The sanctions against JPMorgan derive from the company’s blatant lack of cooperation in a California energy trading manipulation investigation. The company is accused of deliberately producing incorrect documents related to the investigation. JPMorgan insists it was an inadvertent mistake, according to Bloomberg.

In Huntington Beach, California, JPMorgan is using its controlling stake in electric generators to block changes to plants that must be implemented by the state in 2013.

FERC believes the bank was exploiting an unintended flaw in market rules to receive excessive payouts.

Barclays earlier this year had to pay out $453 million in a settlement with US and British regulators for manipulating the London interbank offered rate (Libor). Then in October, FERC proposed a $435 million fine on allegations that the bank manipulated energy prices in California and elsewhere in the west.

Deutsche Bank Energy Trading LLC is about to be slapped with $1.6 million for alleged energy trading misconduct in 2010. 

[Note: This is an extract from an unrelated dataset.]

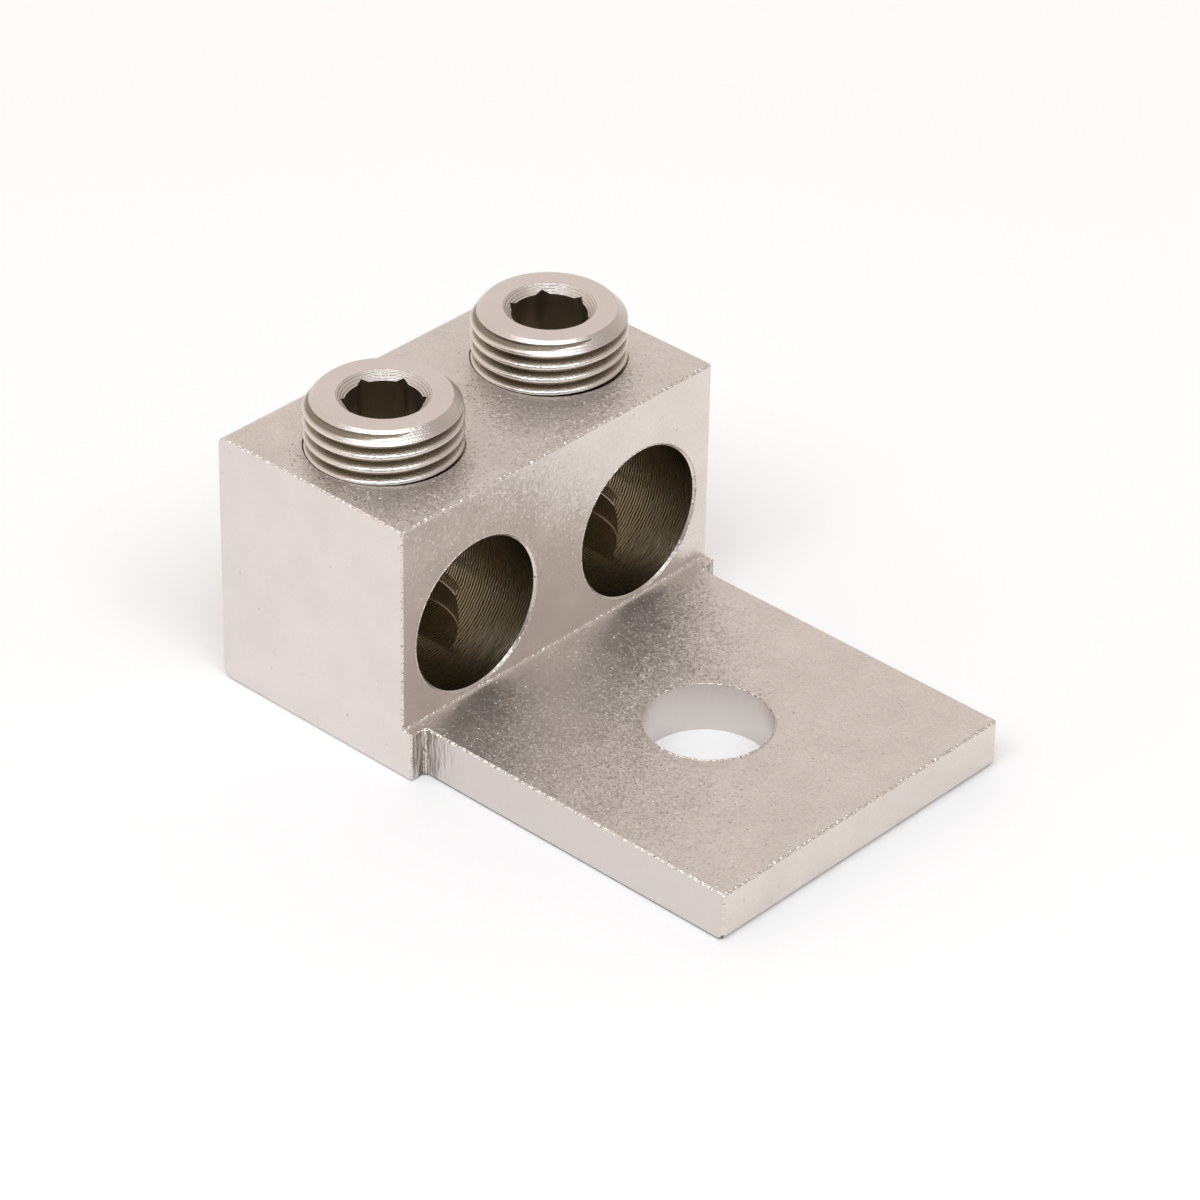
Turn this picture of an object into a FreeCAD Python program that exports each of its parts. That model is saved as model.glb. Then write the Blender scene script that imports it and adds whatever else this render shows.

Now, energy traders are taking things a step further, according to FERC, and playing one market off the other. This is apparently what Barclays is under scrutiny for. To wit, traders are purposely taking losses in physical energy markets in order to make money on financial exchanges.

What do the sanctions mean, exactly, for JPMorgan? Well, as we’ve already mentioned, they are barred from trading for six months next year. This means that JP Morgan Ventures Energy Corp will not have the ability to receive competitive market prices for selling its physical power beginning in April 2013.

Texas was worried because JPMorgan enjoys a major presence in the state’s $34 billion wholesale power market, which is controlled by Electric Reliability Council of Texas (ERCOT_. However, because the sanctions are not targeting ERCOT, JPMorgan’s trading in Texas will not be affected. 

What does it mean for the market? Look to see a further tightening of energy trading regulations, more fines and a new trend for revoking rights.